For “the longest time,” Allen told Gifford he thought that “as long as I’m providing (for my family), I’m good.”

When the news broke on May 11 about Jane Doe’s lawsuit and his career fell apart, Allen said he was in a hotel and “felt like my whole world had just collapsed” because he didn’t know how he was going to provide for his kids. Assuming he’d never be able to convince the public he was innocent and realizing that his life insurance “covered suicide,” he tearfully shared that he contemplated that option and was putting “bullets in my gun clip” when a text from a friend appeared that said, “Ending isn’t the answer.”

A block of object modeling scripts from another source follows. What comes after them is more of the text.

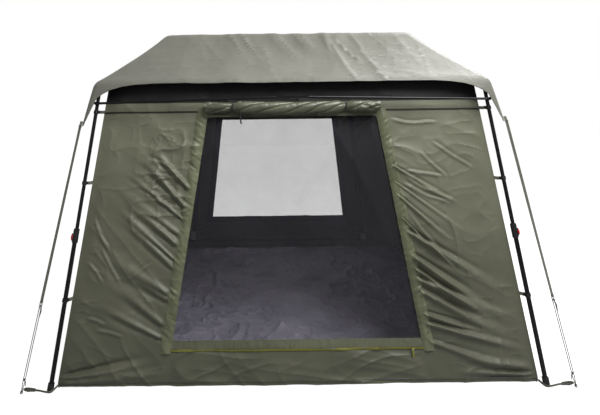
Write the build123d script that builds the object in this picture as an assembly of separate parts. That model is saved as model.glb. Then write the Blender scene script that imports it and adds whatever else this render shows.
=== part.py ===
from build123d import *
import math
import os

# Screen house: a square fabric shelter under a folding frame of four jointed legs.
# Millimetres. +X to the right seen from the door, -Y towards the door, +Z up.
# Origin: on the ground, in the middle of the four feet.

# Frame, measured in the upright plane through one leg and the shelter's centre line
HINGE_R = 85.0  # hub hinge, out from the centre line
ARM_Z = 2195.0  # axis of the level inner arms
KNEE_R = 1200.0
KNEE_DROP = 15.0  # knee pivot below both arm axes, so that they fold side by side
CORNER_R = 1760.0
CORNER_Z = 1830.0
FOOT_R = 2093.0  # where a leg's axis meets the ground

ARM_OUTER = 11.0
ARM_WALL = 1.5
LOWER_OUTER = 13.0
LOWER_BORE = 11.08
SOCKET_OUTER = 14.0
SOCKET_BORE = 11.05
EYE_OUTER = 11.5
EYE_WIDTH = 22.6
FORK_GAP = 23.4
CHEEK_ROUND = 12.5  # outer radius of a fork's cheeks about their pivot
CHEEK = 4.3
PIN_R = 4.0
PIN_BORE = 4.05
RIVET_R = 6.5
RIVET_HEAD = 2.0
NECK = 24.0  # solid end of an arm or leg, beside its eye
KNEE_SOCKET = (34.0, 74.0)  # socket's two ends, short of the knee pivot

# Leg, as distances down its axis from the corner pivot
UPPER_END = 1450.0
COLLAR_TOP = 905.0
COLLAR_END = 990.0
LOWER_TOP = 925.5
LOWER_END = 1850.0
FOOT_TOP = 1812.0
UPPER_CLIPS = (164.0, 620.0)
LOWER_CLIP = 1336.0
BAR_AT = 112.0

COLLAR_OUTER = 17.5
BOSS_SIZE = (44.0, 20.0)  # along the leg, across it
BOSS_FACE = 22.0
POCKET_FLOOR = 15.2
BUTTON_SIZE = (28.0, 13.8)
BUTTON_GAP = 0.1
BUTTON_SPAN = (18.5, 27.2)
BUTTON_AT = 955.0
FOOT_OUTER = 18.5

# Eave bars, front and rear, each in two halves that lap in the middle
BAR_OFFSET = 28.2  # from the leg's axis to the bar's axis
BAR_OUTER = 8.0
BAR_WALL = 1.2
BAR_EYE_WIDTH = 16.4
BAR_EYE_OUTER = 10.0
BAR_TILT = 1.29  # degrees that each half rises towards the middle
BOSS_R = 8.0
BOSS_END = 19.5
STUB_END = 37.0
STUB_HEAD = 40.0
LAP = 15.0  # each tongue's reach past the middle
LAP_GAP = 1.5  # from a tongue to the bars' common axis
TONGUE = 116.0
TONGUE_THICK = 4.0
TONGUE_HIGH = 14.0

# Fabric
ROOF_HALF = 880.0
ROOF_Z = 2222.0
EAVE_HALF = 1275.0
EAVE_Z = 1850.0
TAIL_HALF = 1335.0
TAIL_Z = 1585.0
CANOPY_THICK = 3.0
ARCH_HALF = 900.0
ARCH_Z = 1845.0
ARCH_FOOT = (1252.0, 1745.0)
TAIL_INNER = 1322.0
HEM_HALF = 1452.0
WALL_TOP_HALF = 1205.5
WALL_TOP = 1830.0
WALL_THICK = 3.0
SEAM = 1.0
DOOR_LOW = 205.0
DOOR_HIGH = 1625.0
DOOR_LOW_HALF = 770.0
DOOR_HIGH_HALF = 555.0
DOOR_GAP = 3.0
SHEET_HALF = 1440.0
SHEET_THICK = 3.0
ROLL_R = 42.0
ROLL_HALF = 560.0
ROLL_Z = 1690.0
SLIDER_X = 700.0
SLIDER_SIZE = (14.0, 6.0, 48.0)
SLIDER_Z = 174.0
GUY_R = 4.0
GUY_FOOT = (1640.0, 1500.0, 6.0)

CORNERS = {"front_right": -45, "rear_right": 45, "rear_left": 135, "front_left": 225}

os.makedirs("parts", exist_ok=True)


def save(name, *solids):
    """Write the solids of one node."""
    shape = solids[0] if len(solids) == 1 else Compound(children=list(solids))
    shape.label = name
    export_step(shape, f"parts/{name}.step")


def rod(start, direction, first, last, radius):
    """A round bar along direction, from first to last measured from start."""
    base = start + direction * first
    plane = Plane(origin=base, z_dir=direction)
    return Solid.make_cylinder(radius, last - first, plane)


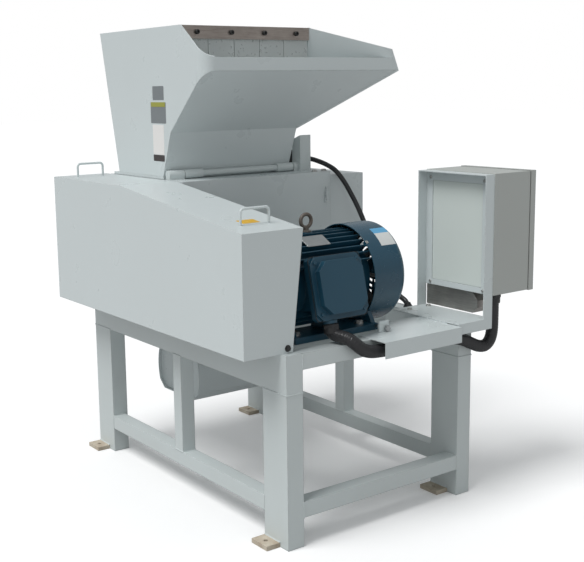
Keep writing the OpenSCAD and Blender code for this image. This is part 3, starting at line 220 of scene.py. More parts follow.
def edge_group():
    """Softened edges: a rounded normal, and a mask that is one along the edges."""
    group, into, out = new_group(
        "Soft edges",
        [("Radius", "NodeSocketFloat", 0.002), ("Vector", "NodeSocketVector", None)],
        [("Normal", "NodeSocketVector"), ("Edge", "NodeSocketFloat")],
    )
    bevel = group.nodes.new("ShaderNodeBevel")
    bevel.samples = 6
    group.links.new(into.outputs["Radius"], bevel.inputs["Radius"])
    flat = group.nodes.new("ShaderNodeNewGeometry")
    dot = group.nodes.new("ShaderNodeVectorMath")
    dot.operation = "DOT_PRODUCT"
    group.links.new(bevel.outputs[0], dot.inputs[0])
    group.links.new(flat.outputs["Normal"], dot.inputs[1])
    edge = ranged(group, dot.outputs["Value"], 0.98, 0.80)
    broken = ranged(group, noise(group, into.outputs["Vector"], 60.0, 4.0, 0.7), 0.42, 0.62)
    group.links.new(bevel.outputs[0], out.inputs["Normal"])
    group.links.new(math_node(group, "MULTIPLY", edge, broken), out.inputs["Edge"])
    return group


def brushed_group():
    """Drawn or turned metal: long fine scratches along one axis, and dull patches."""
    group, into, out = new_group(
        "Brushed metal",
        [("Vector", "NodeSocketVector", None), ("Stretch", "NodeSocketVector", (1, 1, 1)),
         ("Light", "NodeSocketColor", (0.6, 0.6, 0.6, 1)), ("Dark", "NodeSocketColor", (0.3, 0.3, 0.3, 1)),
         ("Roughness", "NodeSocketFloat", 0.3)],
        [("Color", "NodeSocketColor"), ("Roughness", "NodeSocketFloat"), ("Height", "NodeSocketFloat")],
    )
    scaled = group.nodes.new("ShaderNodeVectorMath")
    scaled.operation = "MULTIPLY"
    group.links.new(into.outputs["Vector"], scaled.inputs[0])
    group.links.new(into.outputs["Stretch"], scaled.inputs[1])
    lines = noise(group, scaled.outputs[0], 8.0, 6.0, 0.7)
    patches = noise(group, into.outputs["Vector"], 12.0, 4.0)
    mask = ranged(group, math_node(group, "ADD", math_node(group, "MULTIPLY", lines, 0.6),
                                   math_node(group, "MULTIPLY", patches, 0.4)), 0.35, 0.65)
    colour = blended(group, mask, into.outputs["Light"], into.outputs["Dark"])
    group.links.new(colour, out.inputs["Color"])
    spread = math_node(group, "MULTIPLY", math_node(group, "SUBTRACT", lines, 0.5), 0.5)
    rough = math_node(group, "ADD", into.outputs["Roughness"], spread, clamp=True)
    group.links.new(rough, out.inputs["Roughness"])
    group.links.new(lines, out.inputs["Height"])
    return group


def start_material(name):
    """A new material: its tree, its shader, and its object coordinates."""
    material = bpy.data.materials.new(name)
    material.use_nodes = True
    tree = material.node_tree
    shader = tree.nodes["Principled BSDF"]
    coords = tree.nodes.new("ShaderNodeTexCoord").outputs["Object"]
    return material, tree, shader, coords


def use_group(tree, group, **values):
    """Places a group; values are sockets or plain values, with _ for a space in a name."""
    node = tree.nodes.new("ShaderNodeGroup")
    node.node_tree = group
    for label, value in values.items():
        socket = node.inputs[label.replace("_", " ")]
        if isinstance(value, bpy.types.NodeSocket):
            tree.links.new(value, socket)
        elif hasattr(value, "__len__"):
            socket.default_value = (*value[:3], 1) if socket.type == "RGBA" else value
        else:
            socket.default_value = value
    return node


def add_bump(tree, shader, height, normal, distance, strength=0.6):
    """Fine relief on the shader, over the softened normal."""
    bump = tree.nodes.new("ShaderNodeBump")
    bump.inputs["Distance"].default_value = distance
    bump.inputs["Strength"].default_value = strength
    tree.links.new(height, bump.inputs["Height"])
    if normal is not None:
        tree.links.new(normal, bump.inputs["Normal"])
    tree.links.new(bump.outputs[0], shader.inputs["Normal"])


def set_inputs(shader, **values):
    """Sets plain values on a shader's inputs, with _ for a space in a name."""
    for label, value in values.items():
        shader.inputs[label.replace("_", " ")].default_value = value


def skinned(name, groups, kind, radius, relief, **values):
    """A material with the colour, roughness and relief of a skin group, and softened edges."""
    material, tree, shader, coords = start_material(name)
    skin = use_group(tree, groups[kind], Vector=coords, **values)
    edges = use_group(tree, groups["edges"], Radius=radius, Vector=coords)
    tree.links.new(skin.outputs["Color"], shader.inputs["Base Color"])
    tree.links.new(skin.outputs["Roughness"], shader.inputs["Roughness"])
    add_bump(tree, shader, skin.outputs["Height"], edges.outputs["Normal"], relief)
    return material, shader, skin, edges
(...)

Allen said he called another friend to come over and he gave him his gun. His mom flew in and then, he said, he began hearing from a variety of country artists — as well as “some of the biggest actors in Hollywood I’ve been fans of for years” — who wanted to check in and let him know they loved him.

After enrolling in an “expensive” counseling program, Allen said his perspective shifted from “God, why is this happening to me?” to “God, what am I supposed to learn?” He also said he went from hating Jane Doe to “kind of feeling bad for her, trying to understand what was going on in her life that she needed to do this.”

Allen said that though he never would have wished for her lawsuit, “it honestly saved my life” by forcing him to step back, realize how miserable he was, and change his ways — including using drugs during the Carrie Underwood tour to “stay awake” and appear happy when he really wasn’t.

Allen did not address the second lawsuit against him that’s still pending. But he told Gifford that, after a great deal of inner work and working on new music without a label, “the last eight months are the happiest I’ve ever been” and that his goal moving forward is “to continue with just being honest with myself, and being honest with everyone else.”

On May 3, he plans to release his first new single since the collapse of his career, called “G.R.I.T.S.”